“當人們碰到沒有選擇的時候,勇敢就是一個選擇。”
當爸爸在學校門口把我放下車時,他沒多說什麼,丟下一句:“下午3點來接你。”車子轉了個彎,就開走了。
我嚇了一跳,他是不是在開玩笑?我連一句英文都不會,要怎麼應付註冊、入學的手續辦理?雖然知道爸爸向來不愛開玩笑,但我還是抱着最後一絲希望,望着車子遠去的方向。
沒有看見爸爸的車子掉頭回來。
只剩下我一個人了,我想。
我慢慢地緊了緊肩上的揹包帶,轉身往學校內走去。
三三兩兩的青少年從我身邊走過,偶爾有人好奇地看我一眼。我的樣子一定很“挫”吧?即使換了便服,但腦袋上依然頂着臺灣中學生的三分頭,真是要多“挫”就有多“挫”!
十幾天前,我還在臺北市念中學,現在卻到了遠在天邊的巴拿馬。站在校門口,我打量着新學校。這所美國學校看起來還沒有我原來就讀的中學氣派,倒是身旁成羣結隊的青少年學生,看起來比土牛似的臺北同學成熟多了。
我七拐八繞地來到一間辦公室。坐在桌子後的一名中年婦女,看到我手裡拿着一張註冊申請書,以及張着嘴巴、一臉疑惑及惶恐的表情,當然還要加上很“挫”的髮型,似乎馬上就猜到了我的來意。
她繞過桌子,來到我身邊,取走我手上的紙,然後對我嘰裡呱啦講了一堆話。這是我有生以來第一次直接聽到外國人和我講英文,可是這和我已經學了一年半的英文無法產生任何關聯,我一句都聽不懂。
我猜,她大概是在問“你是新轉學來的學生……”之類的話。因此,不管三七二十一,我點點頭。
她似乎很高興能和我溝通吧?因爲,她接着又哇啦哇啦講了一堆。她拿了幾張單子給我,並且指着最上面一張表格,又說了幾句話。我看看這份文件,有星期一、星期二、星期三……及教室的編號,大概是課程表吧?
好在我的英文程度還看得懂教室編號和星期幾,她指向特定的一格,又向門外指了指。我猜,她是告訴我現在該去哪裡上課。
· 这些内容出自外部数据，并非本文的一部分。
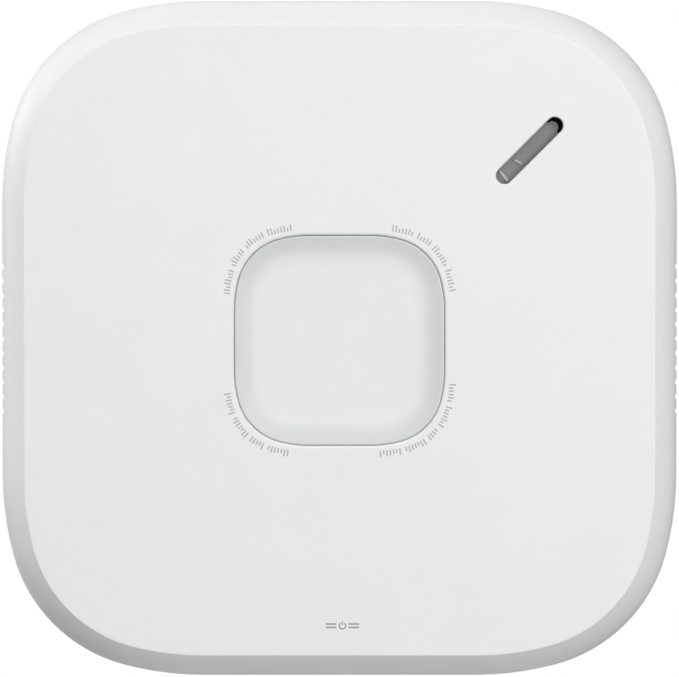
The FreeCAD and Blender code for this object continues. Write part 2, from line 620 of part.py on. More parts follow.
def radio():
    lift = "board_front + radio_lift"
    board = blocks("wireless_board", "radio_width", "radio_length", lift, lift + " + radio_board",
                   [("radio_x", "radio_y")])
    pads = [("radio_x + (%d) * (radio_width / 2 - 1)" % side, "radio_y + (%d)" % step)
            for side in (-1, 1) for step in (-9, -5, -1, 3)]
    board.pad(lambda s: [rectangle(s, x, y, "1", "2") for x, y in pads], "board_front", lift)
    blocks("wireless_shield", "shield_width", "shield_length", lift + " + radio_board",
           lift + " + radio_board + shield_height", [("radio_x", "shield_y")])


def transformer_and_bead():
    coil = Piece("horn_transformer")
    base, top = "board_front", "board_front + transformer_height"
    wide, core = "transformer_radius", "transformer_radius - 1.4"
    coil.turn([("0", base), (wide, base), (wide, base + " + 1.4"), (core, base + " + 1.4"),
               (core, top + " - 1.4"), (wide, top + " - 1.4"), (wide, top), ("0", top)],
              "transformer_x", "transformer_y")
    bead = Piece("temperature_sensor")
    bead.turn([("0", "bead_back"), ("bead_radius * 0.7", "bead_back"),
               ("bead_radius", "bead_back + 0.6"), ("bead_radius", "bead_back + 2.4"),
               ("0", "bead_back + 3.2")], "bead_x", "bead_y")
    leads = [("bead_x + (%s)" % shift, "bead_y") for shift in (-0.5, 0.5)]
    bead.pad(lambda s: [circle(s, x, y, "lead_radius") for x, y in leads],
             "bead_back + 2", "board_back")


def horn():
    shell = Piece("horn_housing")

    def about_horn(radius):
        return lambda s: circle(s, "horn_x", "horn_y", radius)
    disc_front, roof = "brass_back + brass_sheet", "horn_front - horn_wall"
    shell.pad(about_horn("horn_radius"), "horn_back", "horn_front")
    shell.cut(about_horn("brass_radius + 0.1"), "horn_back", disc_front)
    shell.cut(about_horn("ledge_radius"), disc_front, roof)
    # A curved duct lets the sound out at the slot's upper end.
    duct_x, duct_y = "horn_x + duct_at * cos(45)", "horn_y + duct_at * sin(45)"
    outline = shell.sketch(roof, x=duct_x, y=duct_y)
    sector(outline, "duct_inner", "duct_outer", "-45", "135")
    duct = shell.feature("Pocket", outline, Reversed=True)
    duct.setExpression("Length", bound("horn_wall"))
    legs = circle_of("horn_x", "horn_y", "horn_leg_at", (90, 210, 330))
    shell.pad(lambda s: [circle(s, x, y, "horn_leg") for x, y in legs],
              "board_front", "horn_back + 0.5")
    rib_x, rib_y = "horn_x - rib_at * cos(45)", "horn_y - rib_at * sin(45)"
    shell.pad(lambda s: stadium(s, rib_x, rib_y, "rib_length", "rib_width", "135"),
              "horn_front", "horn_front + rib_height")
    seal = Piece("horn_gasket")
    ceiling = "cover_front - cover_wall"
    seal.pad(lambda s: stadium(s, "horn_x", "horn_y", "gasket_length", "gasket_width", "45"),
             "horn_front", ceiling)
    seal.cut(lambda s: stadium(s, "horn_x", "horn_y", "gasket_inner_length",
                               "gasket_inner_width", "45"), "horn_front", ceiling)
    middle = [("horn_x", "horn_y")]
    discs("piezo_disc", "brass_radius", "brass_back", disc_front, middle)
    discs("piezo_ceramic", "ceramic_radius", "brass_back - ceramic_sheet", "brass_back", middle)
    discs("horn_contact_springs", "contact_radius", "board_front", "brass_back - ceramic_sheet",
          circle_of("horn_x", "horn_y", "contact_ring", (30, 150, 270)))


def smoke_chamber():
    x, y = "chamber_x", "chamber_y"
    seal_back, seal_inner = "board_back - seal_height", "chamber_radius - 3"
    base_back = "board_back - seal_height - chamber_base"
    seal = Piece("chamber_gasket")
    seal.turn([(seal_inner, seal_back), ("chamber_radius", seal_back),
               ("chamber_radius", "board_back"), (seal_inner, "board_back")], x, y)
    discs("smoke_chamber_base", "chamber_radius", base_back, seal_back, [(x, y)])
    maze = Piece("smoke_chamber_labyrinth")
    sketch = maze.sketch("chamber_cap_front", x=x, y=y)
    bend = "vane_outer - 1.6"
    polygon(sketch, [("vane_inner", "-1"), (bend, "2.4"), ("vane_outer - 0.6", "0"),
                     ("vane_outer - 0.6", "vane_width"), (bend, "2.4 + vane_width * 1.3"),
                     ("vane_inner", "-1 + vane_width * 1.3")])
    vane = maze.feature("Pad", sketch)
    vane.setExpression("Length", bound("%s - chamber_cap_front - 1" % base_back))
    maze.around([vane], SIZES["vane_count"], sketch)
    hoop_back, hoop_inner = base_back + " - 1.4", "vane_inner - 0.4"
    maze.turn([(hoop_inner, hoop_back), ("vane_outer", hoop_back), ("vane_outer", base_back),
               (hoop_inner, base_back)], x, y)
    cap = Piece("smoke_chamber_cap")
    cap.turn([("0", "chamber_cap_back"), ("chamber_radius - 0.8", "chamber_cap_back"),
              ("chamber_radius", "chamber_cap_back + 0.8"), ("chamber_radius", "chamber_cap_front"),
              ("0", "chamber_cap_front")], x, y)
    screen = Piece("insect_screen")
    screen_inner = "chamber_radius - screen_sheet"
    screen.turn([(screen_inner, "chamber_cap_front"), ("chamber_radius", "chamber_cap_front"),
                 ("chamber_radius", base_back), (screen_inner, base_back)], x, y)
    for label, side in (("infrared_led", "-"), ("photodiode", "")):
        optic = Piece(label)
        place_y = "%s(optic_y)" % side
        profile = optic.sketch(plane="YZ_Plane")
        circle(profile, place_y, "optic_level", "optic_radius")
        profile.setExpression("AttachmentOffset.Base.z", bound("chamber_x - optic_x"))
        barrel = optic.feature("Pad", profile)
        barrel.setExpression("Length", bound("optic_length"))
        legs = [("chamber_x - optic_x + %d" % step, place_y) for step in (1, 3)]
        optic.pad(lambda s: [circle(s, a, b, "lead_radius") for a, b in legs],
                  "optic_level", base_back)


def co_sensor():
    can = Piece("co_sensor_can")
    neck = "co_radius - 0.5"
    can.turn([("0", "co_back"), ("co_radius - 0.6", "co_back"), ("co_radius", "co_back + 0.6"),
              ("co_radius", "co_front - 3"), (neck, "co_front - 2.6"), (neck, "co_front"),
              ("0", "co_front")], "co_x", "co_y")
    cap_back = "co_back - co_cap_height"
    cap = discs("co_sensor_cap", "co_cap_radius", cap_back, "co_back", [("co_x", "co_y")])
    holes = [("co_x", "co_y")] + circle_of("co_x", "co_y", "co_hole_ring", range(0, 360, 60))
    cap.cut(lambda s: [circle(s, x, y, "co_hole") for x, y in holes], cap_back, "co_back")
    discs("co_sensor_pins", "co_pin", "co_front", "board_back",
          circle_of("co_x", "co_y", "co_pin_at", (90, 210, 330)))


def battery_cell(label, middle):
    """An AA cell lying up the wall, positive end up, turned about its own axis."""
    cell = Piece(label)
    sketch = cell.sketch("cell_level")
    tail = "-(cell_length + nub_length) / 2"
    shoulder, tip = tail + " + cell_length", tail + " + cell_length + nub_length"
    side, chamfer = middle + " + cell_radius", middle + " + cell_radius - 0.5"
    polygon(sketch, [(middle, tail), (chamfer, tail), (side, tail + " + 0.5"),
                     (side, shoulder + " - 0.5"), (chamfer, shoulder),
                     (middle + " + nub_radius", shoulder), (middle + " + nub_radius", tip),
                     (middle, tip)])
    line = Part.LineSegment(V(number(middle), -30, 0), V(number(middle), 30, 0))
    axis = sketch.addGeometry(line, True)
    fix_point(sketch, axis, 1, middle, "-30")
    fix_point(sketch, axis, 2, middle, "30")
    cell.feature("Revolution", sketch, ReferenceAxis=(sketch, ["Axis0"]), Angle=360)


def batteries():
    middles = ["(%d) * cell_pitch" % place for place in (-1, 0, 1)]
    for place, middle in enumerate(middles, start=1):
        battery_cell("battery_cell_%d" % place, middle)
    contacts = Piece("battery_contacts")
    sheet_y = "(bay_half_y - contact_sheet / 2)"
    contacts.pad(lambda s: [rectangle(s, x, side + sheet_y, "contact_size", "contact_sheet")
                            for x in middles for side in ("", "-")],
                 "cell_level - contact_size / 2", "cell_level + contact_size / 2")
    coils = Piece("battery_springs")
    cell_end, sheet_face = "(cell_length + nub_length) / 2", "bay_half_y - contact_sheet"
    # The pads run towards -Y, so each starts at the end with the larger Y.
    for start in (sheet_face, "-(%s)" % cell_end):
        profile = coils.sketch(plane="XZ_Plane", y=start)
        profile.setExpression("AttachmentOffset.Base.z", bound("-(%s)" % start))
        for x in middles:
            circle(profile, x, "cell_level", "coil_radius")
            circle(profile, x, "cell_level", "coil_radius - coil_wire")
        length = coils.feature("Pad", profile)
        length.setExpression("Length", bound("%s - %s" % (sheet_face, cell_end)))


def battery_door():
    door = Piece("battery_door")
    half_x, half_y = "bay_half_x - door_gap", "bay_half_y - door_gap"
    front = "rear_back + rear_plate"
    # The hinged end is half a barrel, so the flat starts half a plate further up.
    door.pad(lambda s: rectangle(s, "0", "rear_plate / 4", "2 * (%s)" % half_x,
                                 "2 * (%s) - rear_plate / 2" % half_y), "rear_back", front)
    for radius, reach in (("rear_plate / 2", half_x), ("hinge_pin", half_x + " + pin_length")):
        profile = door.sketch(plane="YZ_Plane")
        circle(profile, DOOR_AXIS_Y, DOOR_AXIS_Z, radius)
        barrel = door.feature("Pad", profile, Midplane=True)
        barrel.setExpression("Length", bound("2 * (%s)" % reach))
    for place in range(SIZES["tread_count"]):
        level = "bay_half_y - tread_inset - %d * tread_pitch" % place
        door.cut(lambda s: stadium(s, "0", level, "notch_width", "tread_width"),
                 "rear_back", "rear_back + tread_depth")
    blocks("battery_door_pad", "2 * pad_half_x", "2 * pad_half_y", front, front + " + pad_height",
           [("0", "2")])
    blocks("battery_door_label", "2 * label_half_x", "2 * label_half_y",
           "rear_back - label_height", "rear_back", [("0", "-4")])


def checked_pieces():
    """Recompute, and stop if any object failed or any piece is empty or not a valid shape."""
    sheet.clear("D1")
    doc.recompute()
    for thing in doc.Objects:
        if "Invalid" in thing.State or "Error" in thing.State:
            raise RuntimeError("%s did not recompute: %s" % (thing.Label, thing.State))
    for piece in Piece.made:
        shape = piece.body.Shape
        if shape.isNull() or not shape.isValid() or shape.Volume <= 0 or not shape.Solids:
            raise RuntimeError("%s has no valid solid" % piece.label)
    return Piece.made


mounting_plate()
rear_housing()
front_cover()
test_button()
button_parts()
main_board()
lights()
board_chips()
radio()
transformer_and_bead()
horn()
smoke_chamber()
co_sensor()
batteries()
battery_door()

os.makedirs("parts", exist_ok=True)
for piece in checked_pieces():
    piece.body.Shape.exportStep("parts/%s.step" % piece.label)
    box = piece.body.Shape.BoundBox
    print("%-26s solids %d  volume %9.1f  x %6.1f %6.1f  y %6.1f %6.1f  z %6.1f %6.1f" % (
        piece.label, len(piece.body.Shape.Solids), piece.body.Shape.Volume,
        box.XMin, box.XMax, box.YMin, box.YMax, box.ZMin, box.ZMax))
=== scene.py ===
"""Square wall-mounted smoke alarm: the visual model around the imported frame, in metres."""
import json
import math

import bmesh
import bpy
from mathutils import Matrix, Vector


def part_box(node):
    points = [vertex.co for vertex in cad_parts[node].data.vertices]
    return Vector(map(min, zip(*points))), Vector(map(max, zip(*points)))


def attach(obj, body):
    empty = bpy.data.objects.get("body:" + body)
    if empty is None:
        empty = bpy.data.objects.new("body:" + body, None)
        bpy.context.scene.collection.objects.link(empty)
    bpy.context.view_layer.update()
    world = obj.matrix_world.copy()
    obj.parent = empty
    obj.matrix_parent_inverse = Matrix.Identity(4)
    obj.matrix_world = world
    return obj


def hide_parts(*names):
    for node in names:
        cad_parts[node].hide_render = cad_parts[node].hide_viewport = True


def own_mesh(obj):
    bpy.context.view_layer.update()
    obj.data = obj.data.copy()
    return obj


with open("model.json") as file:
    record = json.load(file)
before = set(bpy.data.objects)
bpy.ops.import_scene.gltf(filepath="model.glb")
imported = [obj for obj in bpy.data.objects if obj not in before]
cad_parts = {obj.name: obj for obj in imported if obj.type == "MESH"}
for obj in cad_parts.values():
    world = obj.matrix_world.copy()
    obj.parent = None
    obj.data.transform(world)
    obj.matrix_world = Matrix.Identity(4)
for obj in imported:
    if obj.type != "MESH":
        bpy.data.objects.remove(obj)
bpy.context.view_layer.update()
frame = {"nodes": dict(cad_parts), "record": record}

MM = 0.001
LEAD = math.radians(15)
CORNER_REACH = 1.2930    # how far a corner reaches along a side, over its middle radius

# ---------------------------------------------------------------- sizes, from the frame
COVER_LOW, COVER_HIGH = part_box("front_cover")
COVER_HALF = (COVER_HIGH[0] - COVER_LOW[0]) / 2
COVER_FRONT = -COVER_LOW[1]
COVER_BACK = -COVER_HIGH[1]
BUTTON_LOW, BUTTON_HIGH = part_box("test_button")
BUTTON_FRONT = -BUTTON_LOW[1]
BUTTON_BACK = -BUTTON_HIGH[1]
FLANGE_HALF = (BUTTON_HIGH[0] - BUTTON_LOW[0]) / 2
HORN_LOW, HORN_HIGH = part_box("horn_gasket")
HORN = ((HORN_LOW[0] + HORN_HIGH[0]) / 2, (HORN_LOW[2] + HORN_HIGH[2]) / 2)
PIPE_LOW, PIPE_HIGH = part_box("power_light_pipe")
PIPE = ((PIPE_LOW[0] + PIPE_HIGH[0]) / 2, (PIPE_LOW[2] + PIPE_HIGH[2]) / 2)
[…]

我找到了教室,推門進去,喧鬧的話語聲停頓一下,馬上就恢復了。我覺得自己像被丟進大海的小石頭,瞬間就不見了蹤影,連激起的漣漪都很微弱。
老師進了教室,開始講課,我一句話也聽不懂,只好呆呆地看着教室、老師、同學和窗外的世界,想着遠在故鄉的同學。即使原本並不親近的同學,此時居然都讓我有一點思念……
第一堂課在發呆中度過。第一天的課都是在發呆中度過。一天中唯一學到的一件事,就是當老師在點名時點到類似“拋”(PAO)的音時,我要學着同學應答:“Here!”(到!)是的,即使我不知道自己心在何處,但我身在此處。下午3點放學,爸爸果然依約來接我回家。“怎麼樣?”爸爸在車上問我。我做了個無言的表情。連14歲的我都知道,既然上學是不可避免的事情,躲避或排斥也都沒有用。
除了接受,別無選擇。我還能有其他的辦法嗎?
第二天、第三天、第四天……都跟第一天一樣度過。
大概一個星期後,我走進教室,找了個座位坐下,老師走到我桌子旁,對我講了幾句話。連聽了好幾天英文,我大概也能猜到他的意思,應該是問我:“你不是要換課嗎?”因爲次日我就要換教室上課,老師以爲我走錯了教室,好意地來提醒我。
我點點頭,表示瞭解他的好意。然後,不知道爲什麼,我忽然從嘴裡冒出一個英文單詞:“Tomorrow!”(明天!)老師會意地笑了笑,轉身走了,我卻被自己嚇了一跳。
這可是我有生以來第一次真正用英語和外國人溝通,第一次真正說出“English”這種語言。上中學一年半以來,我學的英文都只是念課本、背單詞,最多考試或上課時被抽查,從來沒想到有一天自己可以用英文來和人溝通。
“Tomorrow”這個單詞出口後,我好像得到一股勇氣,這件事情並沒有想象中那麼艱難。當人們沒有選擇餘地時,除了被動地接受外,也可以勇敢地去面對。不管是否情願,勇敢都是一個選擇。
下午3點鐘放學,爸爸又來接我。
上了車,他照例問我:“今天怎麼樣?”我打破多日的沉默,回答:“還不錯!”
我已準備要好好接受在巴拿馬的新生活。